部屋の汚れが小さいうちは、掃除や片づけにさほど手間はかかりません。ところが汚れが大きくなると、それを解消するにはより多くの手間や時間がかかります。片付けしないから汚れが溜まる、汚れが酷いから片付けしないという悪循環が生まれ、汚部屋化は一気に進行するでしょう。
この悪循環を防ぐ有効手段が、こまめな掃除です。無理な計画は長続きしないため、一日数分だけ、数日置き、など負担の少ない方法をおすすめします。
定期的に掃除すれば、やがては掃除が習慣化します。掃除が当たり前になれば苦痛も苦労も感じずに、綺麗な部屋を維持できるでしょう。
物を減らす
汚部屋化を防ぐ有効手段の1つが、物を減らすことです。物が多いと収納しきれなくなり、置きっぱなしや出しっぱなしが増えてしまいます。すぐに片付ければ良いですが、放置すれば、すぐに汚部屋になってしまうでしょう。
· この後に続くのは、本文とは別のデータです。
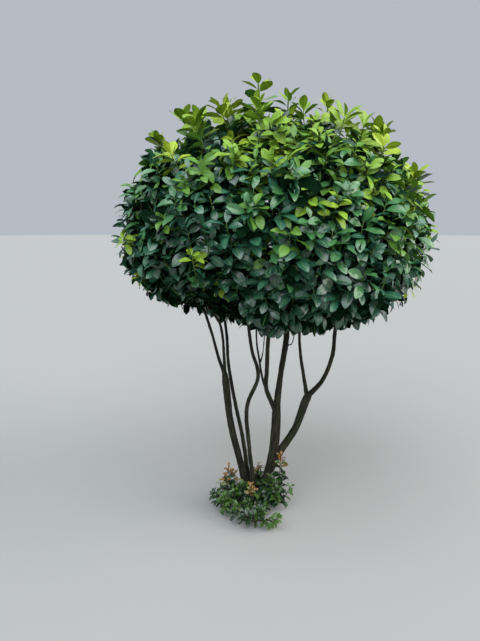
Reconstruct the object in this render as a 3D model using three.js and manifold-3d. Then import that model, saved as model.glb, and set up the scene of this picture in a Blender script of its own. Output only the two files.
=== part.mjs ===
// A multi-stem laurel: bare leaning stems from one root crown carry a broad clipped dome of foliage.
// Millimetres, +Z up, +X to the viewer's right, -Y towards the viewer.
// The origin is on the flat cut at ground level, in the middle of the root crown that all stems rise from.
import * as THREE from "three";
import { mergeVertices } from "three/addons/utils/BufferGeometryUtils.js";
import Module from "manifold-3d";

const wasm = await Module();
wasm.setup();

// Driving dimensions of the clipped crown: a dome that is squarer below than above.
const CROWN_CENTRE = [90, 0, 1650];
const CROWN_RADIUS = 835;
const DOME_HEIGHT = 600;
const DOME_ROUNDNESS = 2.3;
const SKIRT_DEPTH = 560;
const SKIRT_ROUNDNESS = 2.6;

// The crown's sectors: eight round the rim, and one in the middle that is wider than they are.
const RIM_SITE_RADIUS = 470;
const RIM_SITE_HEIGHT = 1560;
const MIDDLE_SITE = [125, 25, 1770];
const MIDDLE_WIDENING = 95000;
const SECTOR_GAP = 7;

// The dense inside of each mass, which shoots and leaves stand out of, and the stem that carries it.
const CORE_DEPTH = 150;
const CORE_MOST_REACH = 430;
const CORE_ROUNDING = 9;
const CORE_DETAIL = 2;
const INNER_STEM_RUN = 90;

// Shoots and leaves of the crown. A leaf here is larger than a real one, and stands for several.
const SHOOT_COUNT = 109;
const SHOOT_RADIUS = 5.5;
const SHOOT_TIP_DEPTH = 98;
const SHOOT_ROOT_DEPTH = 34;
const LEAF_LENGTH = 156;
const LEAF_WIDTH = 76;
const LEAVES_PER_SHOOT = 5;
const LEAF_STEP = 15;
const LEAF_TRIES = 3;
const OUTLINE_SLACK = 1.03;

// Young shoots that have grown past the clipped dome since it was last cut: where each tip stands.
const LEADERS = [
  [-10, -120, 2368],
  [140, -110, 2280],
  [356, -10, 2285],
  [-338, -60, 2222],
  [-545, -60, 2135],
  [668, -40, 2150],
  [420, 300, 2235],
  [-120, 380, 2230],
  [-420, 310, 2120],
  [745, -250, 1965],
];
const LEADER_LENGTH = 190;
const LEADER_TIP_DEPTH = 92;
const LEADER_LEAVES = 5;

// Low leafy shoots round the foot. They grow from the root crown, and their leaves are small.
const FOOT_LEAF_LENGTH = 80;
const FOOT_LEAF_WIDTH = 40;
const FOOT_LEAF_STEP = 52;
const FOOT_SHOOT_RADIUS = 3.2;
const FOOT_STEM_RADII = [7.5, 6.5, 4.5];
const FOOT_STEM_HEIGHTS = [18, 52];
const FOOT_GROUND_GAP = 5;

// The root crown, a low rounded stool, and the clearance that separate pieces keep.
const STOOL_CENTRE = [2, -8, 0];
const STOOL_SIZE = [90, 68, 54];
const CLEARANCE = 0.35;
const LIMB_CLEARANCE = 5;

const GOLDEN_ANGLE = Math.PI * (3 - Math.sqrt(5));
const UP = new THREE.Vector3(0, 0, 1);
const vector = (xyz) => new THREE.Vector3(...xyz);
const CENTRE = vector(CROWN_CENTRE);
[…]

収納できない物が増えた、どこに収納したらよいかわからないなど感じたら、今ある物の再チェックが必要です。現在必要ない物は処分し、本当に使う物だけを残しましょう。
また、片付けやすい部屋にするには、部屋にある物の全体量を調整しなければなりません。そのためには、物を捨てることと共に、『物を部屋に入れない』ことも重要です。安いから、お得だからと安易に物を購入せず、部屋に入れる物はしっかり吟味して選びましょう。
定期的に人を招く
人を招くと片付けしようという気分になる、というのは前述しました。綺麗な部屋をキープするなら、定期的に人を招くとよいでしょう。
人を部屋に招くメリットは、片付けに気合が入る、片付けのリミットが決まり、具体的な片付け方を考えるようになる、などです。
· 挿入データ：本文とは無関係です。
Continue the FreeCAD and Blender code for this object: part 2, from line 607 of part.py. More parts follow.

定期的に人を招けば、その度に部屋は綺麗な状態に戻ります。たくさんの人を招けば交友関係が広がり、孤独を感じることもありません。いつでも人を呼べる部屋をキープすれば、生活そのものが快適になるでしょう。
まとめ
衛生状態の悪い汚部屋に暮らすと、アレルギーや害虫被害が懸念されます。害虫は見た目も不快なため、目にするだけで気分が落ち込むでしょう。
また、部屋の汚さは、住む人の精神をも蝕みます。ゴミに囲まれた暮らしを続ければ、うつ病やセルフネグレクトにまで発展してしまうかもしれません。
ただし、病気などで片付けできない時は、1人での解決は困難です。おかしいと感じらたら、専門医に相談をおすすめします。
また、どうしてもやる気が出ない人は、目に付くゴミを捨てたり、思い切って汚部屋に人を招待するという方法も有効です。「汚部屋にはデメリットしかない」と承知して、1日も早く不健康な汚部屋から脱出しましょう。